There is no challenge to the trial court's conclusion that
petitioner's absence from the trial was voluntary, [
Footnote 2] and no claim that the
continuation of the trial was not authorized by Rule 43. Nor are we
persuaded that Rule 43 is unconstitutional, or that petitioner was
deprived of any constitutional rights in the circumstances before
us. Rule 43 has remained unchanged since the adoption of the
Federal Rules of Criminal Procedure in 1945, and, with respect to
the consequences of the defendant's voluntary absence from trial,
it reflects the longstanding
Page 414 U. S. 19
rule recognized by this Court in
Diaz v. United States,
223 U. S. 442,
223 U. S. 455
(1912):
"[W]here the offense is not capital and the accused is not in
custody, the prevailing rule has been that if, after the trial has
begun in his presence, he voluntarily absents himself, this does
not nullify what has been done or prevent the completion of the
trial, but, on the contrary, operates as a waiver of his right to
be present, and leaves the court free to proceed with the trial in
like manner and with like effect as if he were present."
(Citations omitted.) Under this rule, the District Court and the
Court of Appeals correctly rejected petitioner's claims.
Petitioner, however, insists that his mere voluntary absence
from his trial cannot be construed as an effective waiver, that is,
"an intentional relinquishment or abandonment of a known right or
privilege,"
Johnson v. Zerbst, 304 U.
S. 458,
304 U. S. 464
(1938), unless it is demonstrated that he knew or had been
expressly warned by the trial court not only that he had a right to
be present, but also that the trial would continue in his absence,
and thereby effectively foreclose his right to testify and to
confront personally the witnesses against him. [
Footnote 3]
Page 414 U. S. 20
Like the Court of Appeals, we cannot accept this position.
Petitioner had no right to interrupt the trial by his voluntary
absence, as he implicitly concedes by urging only that he should
have been warned that no such right existed and that the trial
would proceed in his absence.
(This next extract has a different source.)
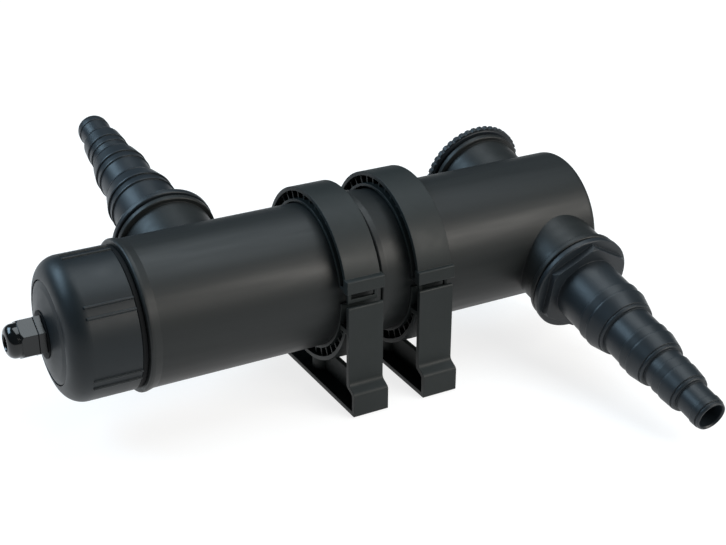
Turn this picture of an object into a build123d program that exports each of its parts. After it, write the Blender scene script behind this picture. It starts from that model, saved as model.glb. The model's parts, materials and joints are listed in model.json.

The right at issue is the right to be
present, and the question becomes whether that right was
effectively waived by his voluntary absence. Consistent with Rule
43 and
Diaz, we conclude that it was.
It is wholly incredible to suggest that petitioner, who was at
liberty on bail, had attended the opening session of his trial, and
had a duty to be present at the trial,
see Stack v. Bole,
342 U. S. 1,
342 U. S. 4-5
(1951), entertained any doubts about his right to be present at
every stage of his trial. It seems equally incredible to us, as it
did to the Court of Appeals,
"that a defendant who flees from a courtroom in the midst of a
trial -- where judge, jury, witnesses and lawyers are present and
ready to continue -- would not know that, as a consequence, the
trial could continue in his absence."
478 F.2d at 691. Here, the Court of Appeals noted that, when
petitioner was questioned at sentencing regarding his flight, he
never contended that he was unaware that a consequence of his
flight would be a continuation of the trial without him. Moreover,
no issue of the voluntariness of his disappearance was ever raised.
As was recently noted,
"there can be no doubt whatever that the governmental
prerogative to proceed with a trial may not be defeated by conduct
of the accused that prevents the trial from going forward."
Illinois v. Allen, 397 U. S. 337,
397 U. S. 349
(1970) (BRENNAN, J., concurring). Under the circumstances present
here, the Court of Appeals properly applied Rule 43 and affirmed
the judgment of conviction.
Affirmed.
[
Footnote 1]
Rule 43 provides, in pertinent part:
"The defendant shall be present at the arraignment, at every
stage of the trial including the impaneling of the jury and the
return of the verdict, and at the imposition of sentence, except as
otherwise provided by these rules. In prosecutions for offenses not
punishable by death, the defendant's voluntary absence after the
trial has been commenced in his presence shall not prevent
continuing the trial to and including the return of the
verdict."
[
Footnote 2]
Following an independent review of the transcripts from the
trial and sentencing hearing, the Court of Appeals also concluded
that petitioner knew that he was entitled to be present in court
during every stage of his trial, and that his absence was a product
of his voluntary choice. 478 F.2d 69, 691 n. 4 (1973).
[
Footnote 3]
This was substantially the holding of
United States v.
McPherson, 137 U.S.App.D.C.192, 195, 421 F.2d 1127, 1130
(1969), on which petitioner relies. But the Court of Appeals in the
case now before us disagreed with
McPherson, and, in our
view, rightly so.
McPherson itself appears to have strayed
from recent precedent in the District of Columbia Circuit,
Cureton v. United States, 130 U.S.App.D.C. 22, 396 F.2d
671 (1968), as well as from older authority.
See Falk v. United
States, 15 App.D.C. 446, 454-461 (1899). In
Cureton,
supra, Judge Fahy stated the controlling rule:
"[I]f a defendant at liberty remains away during his trial, the
court may proceed, provided it is clearly established that his
absence is voluntary. He must be aware of the processes taking
place, of his right and of his obligation to be present, and he
must have no sound reason for remaining away."
130 U.S.App.D.C. at 27, 396 F.2d at 676 (citation omitted).